Anyway for this post I want to go back a bit. At the end of November we had our autumn tutorial. This is the same event I’ve written about before (2010, 2011, 2012), but with a different teacher, Hanshi 8-dan from Iwate-ken, along with 44 participants ranging from 5-dan to Kyoshi, 7-dan. The teacher was soft-spoken, so I had some difficulty hearing a lot of the individual advice and there also some things I won’t be sure I heard correctly until I’ve had time to try them out, but as a first cut I just want to get my notes down before I forget them:
- The web of skin between the left thumb and forefinger should roll down against the grip of the bow, not up. This is opposite of what I’ve always done, and in fact I find it rather difficult to do while maintaining the bow against the tenmon line of the left hand. I suspect this means that the grip I’m using is too narrow, so I’ll build it up a bit next time I replace the nigirikawa.
- The top of the left hand should be level, parallel to the floor. He demonstrated this by balancing a clipboard on his left hand from about the middle of uchiokoshi through daisan, into kai.
- The form of the left hand doesn’t grip the bow but forms a tube (筒) within which the bow rotates. The tube and the axis of the bow should be parallel so that when the bow does rotate, there’s no tilting forward or back.

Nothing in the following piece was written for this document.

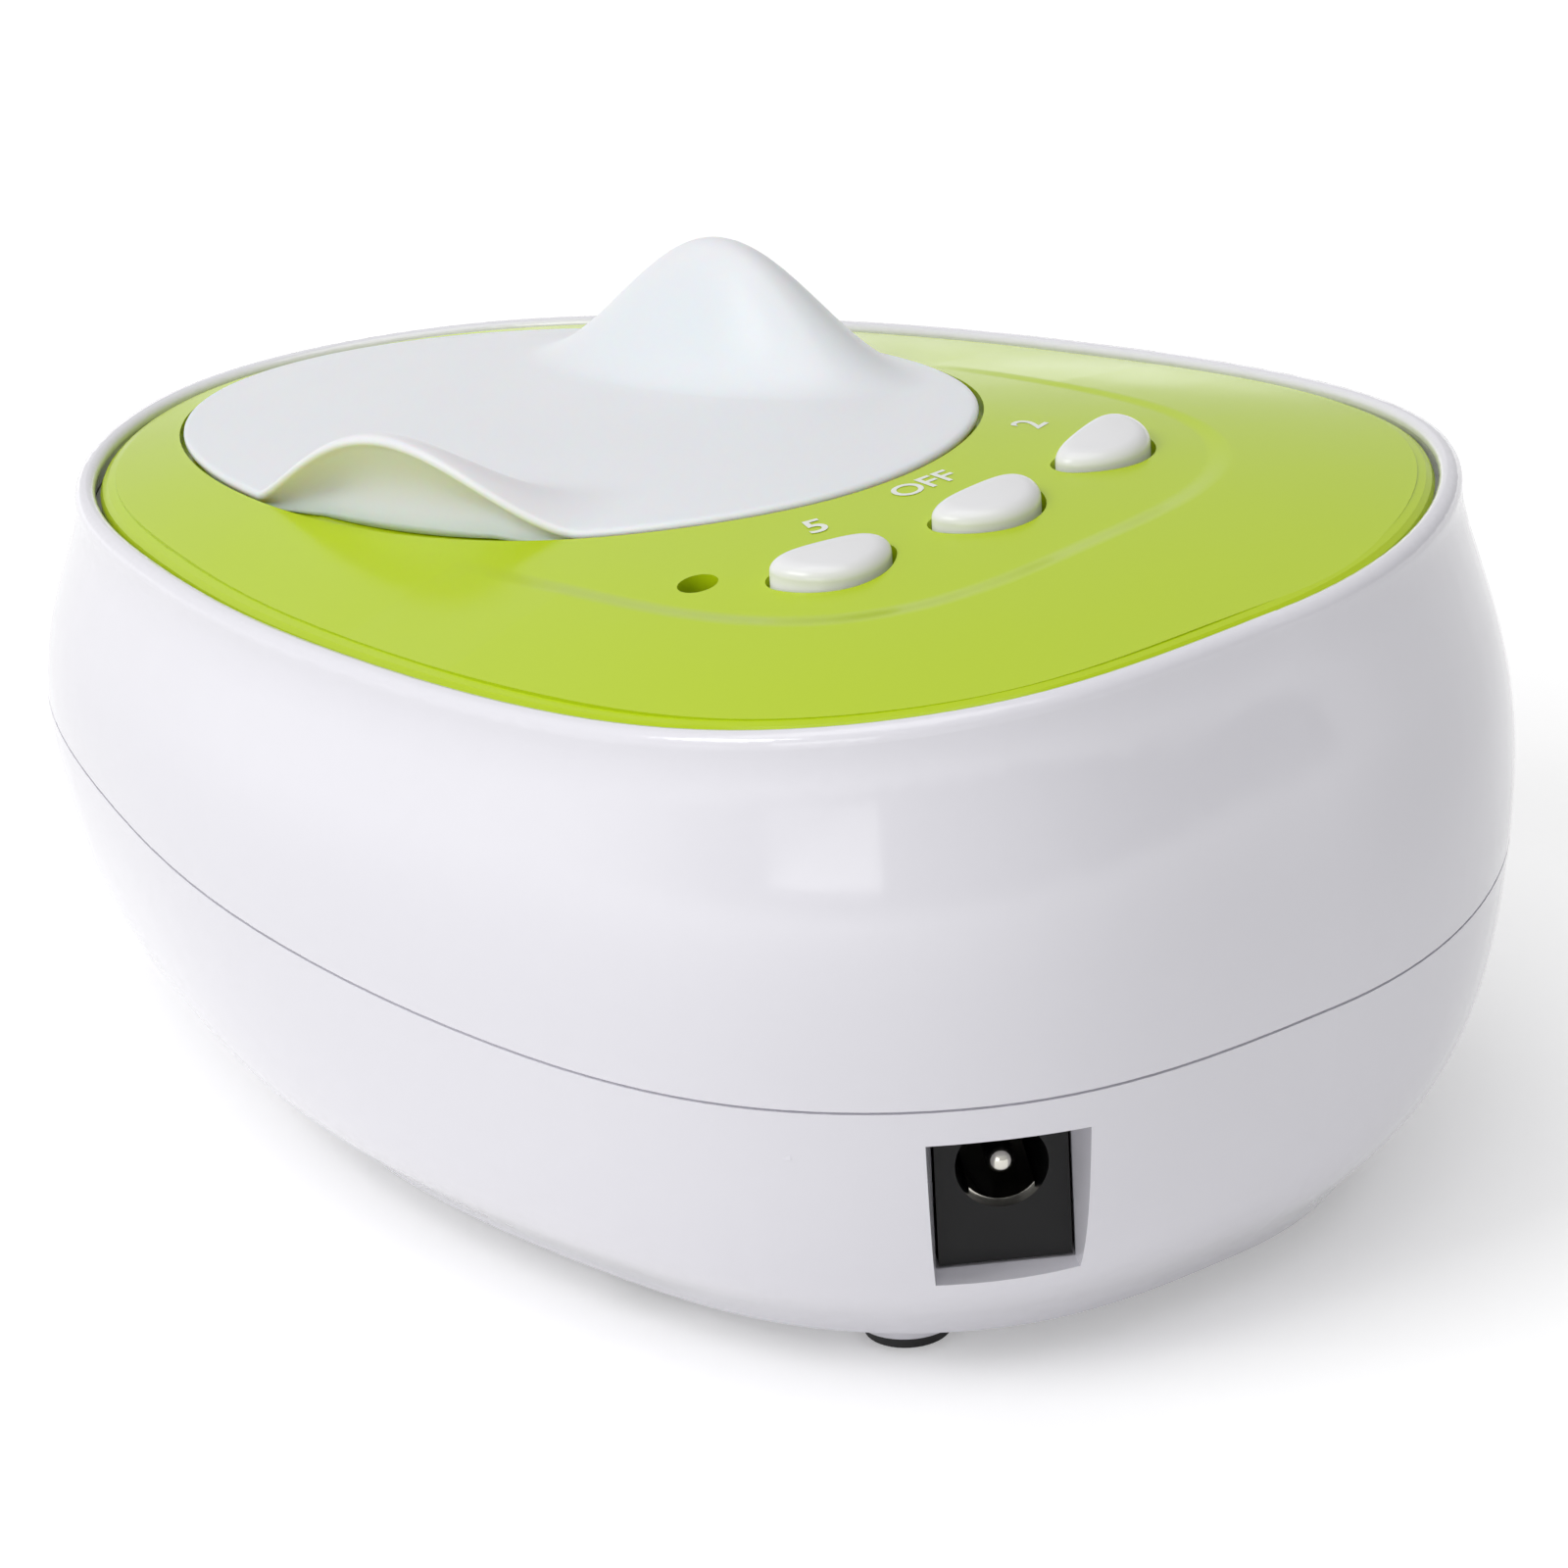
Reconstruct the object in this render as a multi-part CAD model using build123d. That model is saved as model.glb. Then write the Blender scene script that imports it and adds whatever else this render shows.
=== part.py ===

- The hineri, or twisting, of the right hand/wrist is very slight, with most of the twisting action achieved by the position of the elbow. Thus the right forearm, wrist, and hand remain relatively relaxed.
- The right hand should be about one fist’s distance from the head at daisan (this is shomen) while the elbow is in the same plane as the side of the face.
- I think he was recommending that people keep the right thumb relaxed and think rather of pulling the string with the right middle finger. I may not have heard that correctly.
- No big effort to create a round enso form in uchiokoshi. In fact the Kyudo Kyohon doesn’t say anything about having a rounded form in uchiokoshi. It’s mentioned in toriyumi no shisei, but not in yugamae or uchiokoshi. Many people, including me, have a habit of stretching the elbows up and out somewhat before uchiokoshi, and I think this is what he was reacting to. Another teacher critical of this same move said it causes the shoulders to rise up.
- The draw is from the elbows, using the muscles of the back (with their connections to the upper arms).
- That apparent paradox… the draw needs to be relaxed — raku — yet large and without any slack or weakness.
- Some people, most visibly men, have a habit of the string whacking their chest at release, something that can be seen very easily as a bright red mark (and sometimes dripping blood) when they’re shooting in kimono. It happens due to an imbalance during hikiwake, which brings the left shoulder forward. One way to counteract this is the consciously bring the right shoulder forward a bit at the start of the draw. A better way, perhaps, is to ensure that you draw the first 10-15 cm after daisan with the hands, that is, without lowering the arms, and that this be done straight along the line of the arrow, making sure that the right hand does not move closer to the head or the line of the shoulders. It’s when the right hand moves back toward the shoulders during this move that the left shoulder is forced forward to compensate. So don’t do that or you’ll get a sharp reminder.
- The line of the elbows should be parallel to the line of the arrow at kai. This is something he illustrated himself and also showed us on the cover of the November issue of Kyudo magazine (Tosa-sensei is probably the best example), but it seems to me that this depends somewhat on individual bone structure. There are examples of different forms that people may take in the December issue of Kyudo magazine.
- The physical expansion at kai (tsumeai) is done mostly with the shoulders, not the wrists and hands. Perhaps shoulders and elbows. In any case you must keep the hands and wrists soft and relaxed. The force comes from under the arms straight forward to the “tiger’s mouth” of the left hand, and of course back through the right elbow.
- At kai you don’t think of pushing the bow or pulling the string (or in the spirit of the Shaho Kun, pushing the string and pulling the bow). Rather you just expand from the centre line of the chest.
- The power of the draw must come from the hara and from the expansion of the body, not the muscles of the arms and hands. This was seen very dramatically in the hikiwake of one of the participants who, from daisan, would really lean into the bow in order to draw it into kai with his arm muscles.
- Another participant would sort of collapse his upper chest during the draw. The teacher said it was because of age, and that even though getting older is a good thing, he should make an effort not to show his age.
- The side of the face should be in the same plane as the front of the chest, otherwise you will lose the vertical line. This makes sense given that the string is supposed to touch both your cheek and your chest, but one of the reasons I had that problem of getting whacked on the head was that I had a habit of actually tilting the upper part of my face into the bow. Another lesson very sharply learned.
- Expand, expand, expand, both physically and spiritually, then E! the release happens.
- As an aside, something I’ve been doing lately is actually closing my eyes during the draw, so I can focus inward on a balanced draw from the centre line, rather than having my mind follow the direction of my eyes and concentrate on the target. It’s not a long-term solution but just a training device that seems to work pretty well. Of course, I open them when I get to kai, and correct the aim.
These were the highlights that I managed to jot down. There may be more once I have a chance to look/listen to the video. More and more I find that in these tutorials it’s more important to focus on just what is applicable to me rather than trying to gather wisdom about a variety of people, or it’s easy to get confused. But what can I say… it’s interesting.
Oh, that said, in his closing remarks he mentioned that when you go to these tutorials you should make a sincere effort to practice what you’ve learned over a long period of time. If you just try it for a short period and then, perhaps because you’re not hitting, or whatever, go back to what you were doing before, you won’t give the changes a chance to work. That is good advice but also necessarily means that you should space out these tutorials and not go to too many at a time. This is something of a danger here because we have a lot of them during the winter months.